Jede Pdf enthält eine Seite.


----------



## akrite (19. November 2005)

...spontan fällt mir nur BCL Freebird, ein PlugIn für Acrobat, ein - ob das sich allerdings batchen läßt, weiß ich nicht. Ich benutze dieses PlugIn nur sehr selten, läuft aber gut.
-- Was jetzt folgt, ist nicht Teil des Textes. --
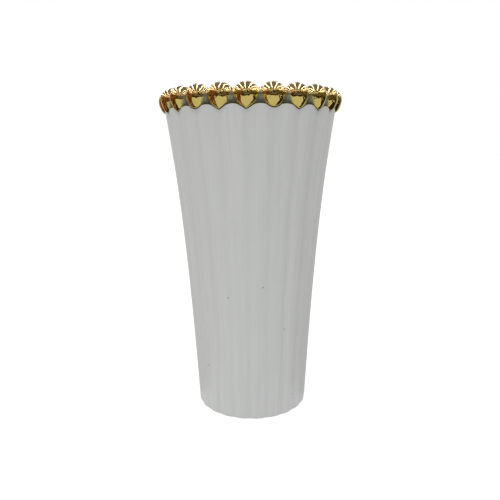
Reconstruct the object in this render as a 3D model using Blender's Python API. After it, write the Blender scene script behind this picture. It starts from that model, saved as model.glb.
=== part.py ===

Es müßte aber noch mehr 3rd-Party-Tools geben, die PDFs in Bitmaps konvertiert - btw, wenn Du Photoshop ab Version 6 hast, müßte das auch gehen, denn Photoshop kann PDFs importieren und da müßte es eine Möglichkeit geben, die Dokumente in JPEGs zu konvertieren.

Grüße
Andreas


----------



## Nino (19. November 2005)

Ja mit Photoshop geht es schon aber kann man das nicht automatisieren damit ich nicht jede Datei einzeln reinladen und abspeichern muss?

Edit:
Und wie schauts damit aus mehrere PSD dateien als JPG abzuspeichern ohne jede PSD einzeln zu öffnen?


----------



## akrite (19. November 2005)

....ääääh, wie man kann mit Photoshop nichts automatisieren ? Natürlich kann man ! Du kannst doch die Arbeitsschritte aufzeichnen und dann auf alle PDFs anwenden !

Grüße
Andreas


----------



## Nino (20. November 2005)

Kannst du mir auch erklären wie ich da genau vorgehen muss?


----------



## akrite (20. November 2005)

...welche Version von Photoshop hast Du denn ?

Grüße
Andreas


----------



## Nino (20. November 2005)

Version 7.0


----------



## schutzgeist (20. November 2005)

Passende Aktion erstellen (findest du unter Fenster > Aktionen)
Das was du machst als Aktion speichern und die dann in der Stapelverarbeitung angeben (Datei > Automatisieren > Stapelverarbeitung)


----------